The government also pledged to introduce aid measures for farmers if the agreement covers seeds.
Thai farmers and civil society organisations expressed their concerns about the impact of the new pact’s IP (intellectual property) chapter, which prevents them from saving and reusing seeds that contain patented plant materials. Officials insist farmers would still have the right to collect and reuse seeds, but only for non-commercial purposes.
The CPTPP is a trade agreement between Australia, Brunei, Canada, Chile, Japan, Malaysia, Mexico, New Zealand, Peru, Singapore and Vietnam.
The pact came about from the demise of the Trans-Pacific Partnership (TPP), which never came into force after the US withdrew.

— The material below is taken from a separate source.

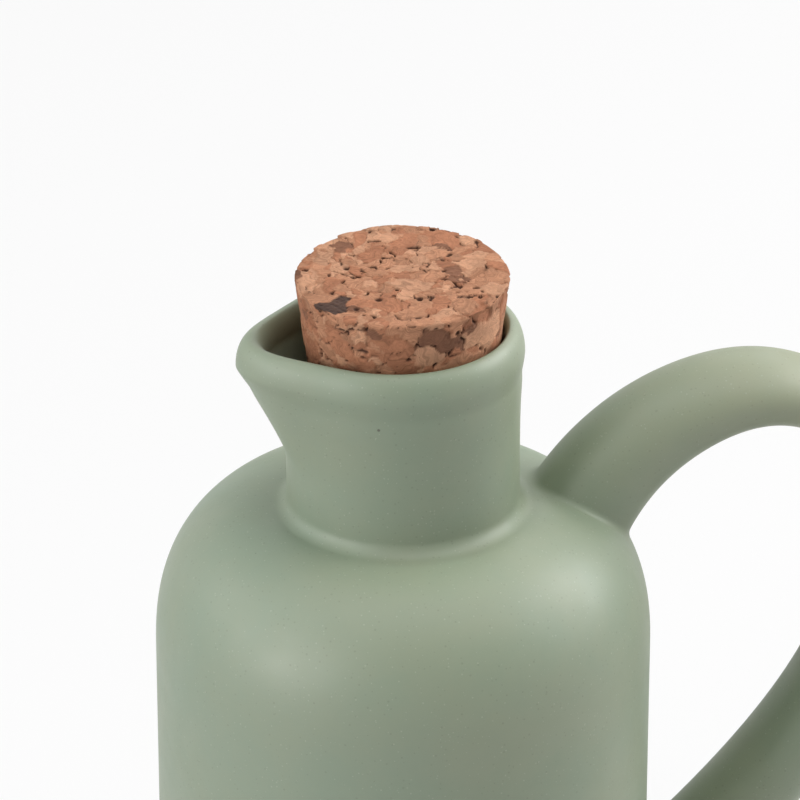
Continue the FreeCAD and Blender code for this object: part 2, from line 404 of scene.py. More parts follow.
def handle_poles(body, handle):
    """Return the middle line's control points as rows of X, Z and thickness."""
    drop = body.shoulder_height - handle.foot_height
    out, up, thickness = HANDLE_LINE.T
    rise = up * np.where(up > 0, handle.rise, drop)
    return np.column_stack([body.radius + out * handle.reach, body.shoulder_height + rise, thickness])


def spline(poles, share, degree=3):
    """Return points of the clamped uniform B-spline of the poles at shares of its length.

    The weights come from the usual recursion: each is a ramp up times a lower weight, plus a ramp
    down times its neighbour.
    """
    count = len(poles)
    inner = np.linspace(0, 1, count - degree + 1)
    knots = np.concatenate([np.zeros(degree), inner, np.ones(degree)])
    at = np.clip(share, 0, 1 - 1e-9)[..., None]
    weights = ((at >= knots[:-1]) & (at < knots[1:])).astype(float)
    for order in range(1, degree + 1):
        span_up = knots[order:-1] - knots[:-order - 1]
        span_down = knots[order + 1:] - knots[1:-order]
        up = np.divide(at - knots[:-order - 1], span_up, out=np.zeros_like(weights[..., :-1]),
                       where=span_up > 0)
        down = np.divide(knots[order + 1:] - at, span_down, out=np.zeros_like(weights[..., :-1]),
                         where=span_down > 0)
        weights = up * weights[..., :-1] + down * weights[..., 1:]
    return weights @ poles


def handle_points(body, handle, share, turn):
    """Return points of the handle: an oval carried along the middle line, square to it.

    Turn 0 is on the inside of the bend, half the thickness from the line, and a quarter turn on is
    half the width across.
    """
    poles = handle_poles(body, handle)
    place = spline(poles, share)
    ahead = spline(poles, share + NEARBY) - spline(poles, share - NEARBY)
    along = unit(ahead[..., :2])
    half = place[..., 2] / 2 * np.cos(turn)
    x = place[..., 0] + along[..., 1] * half
    z = place[..., 1] - along[..., 0] * half
    y = handle.width / 2 * np.sin(turn) + np.zeros_like(x)
    return np.stack([x, y, z], axis=-1)


def body_distance(body, points):
    """Return each point's signed distance from the body's outside, and the outward direction there.

    The nearest point is sought along the straight pieces of the body's outline in radius and height.
    """
    outline = outer_outline(body)
    outline = np.concatenate([outline, [[0, body.shoulder_height]]])
    starts, steps = outline[:-1], np.diff(outline, axis=0)
    reach = np.hypot(points[..., 0], points[..., 1])
    place = np.stack([reach, points[..., 2]], axis=-1)[..., None, :]
    share = np.clip(((place - starts) * steps).sum(-1) / (steps ** 2).sum(-1), 0, 1)
    away = place - (starts + share[..., None] * steps)
    gap = np.linalg.norm(away, axis=-1)
    nearest = gap.argmin(-1)[..., None]
    step = unit(steps[nearest[..., 0]])
    normal = np.stack([step[..., 1], -step[..., 0]], axis=-1)
    away = np.take_along_axis(away, nearest[..., None], axis=-2)[..., 0, :]
    side = np.sign((away * normal).sum(-1))
    radial = points[..., :2] / reach[..., None]
    outward = np.concatenate([radial * normal[..., :1], normal[..., 1:]], axis=-1)
    return side * np.take_along_axis(gap, nearest, axis=-1)[..., 0], outward


def handle_exits(body, handle, turn, from_end):
    """Return the share of the middle line at which each rail leaves the body, and one step of it.

    A rail runs along the handle at one turn. It leaves where the distance from the body, taken to
    change evenly between the last point inside and the next, is 0.
    """
    shares = np.linspace(0, 0.5, EXIT_STEPS + 1)
    if from_end:
        shares = 1 - shares
    step = shares[1] - shares[0]
    rails = handle_points(body, handle, shares[:, None], turn[None, :])
    gap, _ = body_distance(body, rails)
    last_inside = len(shares) - 1 - (gap < 0)[::-1].argmax(0)
    columns = np.arange(len(turn))
    low, high = gap[last_inside, columns], gap[last_inside + 1, columns]
    return shares[last_inside] - low / (high - low) * step, step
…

Mr Somkid said the International Economic Policy Committee yesterday assigned trade negotiators to accelerate a free trade agreement (FTA) with the EU.
FTA negotiations between Thailand and the EU were put on hold after the 2014 coup and subsequent military rule.
The EU protested the suspension of democracy.
Thailand held general elections in March, and a pro-army coalition of parties formed a government, officially ending five years of military rule.
The Trade Negotiations Department has been speeding up studies of opportunities and challenges in reviving long-delayed trade talks between Thailand and the EU after the EU Council made a statement that the bloc aims to resume FTA negotiations with Thailand.
The department organised public hearings nationwide in September and November of last year.
The EU is Thailand’s fourth-largest trading partner in the world and forms the fourth largest investment segment domestically.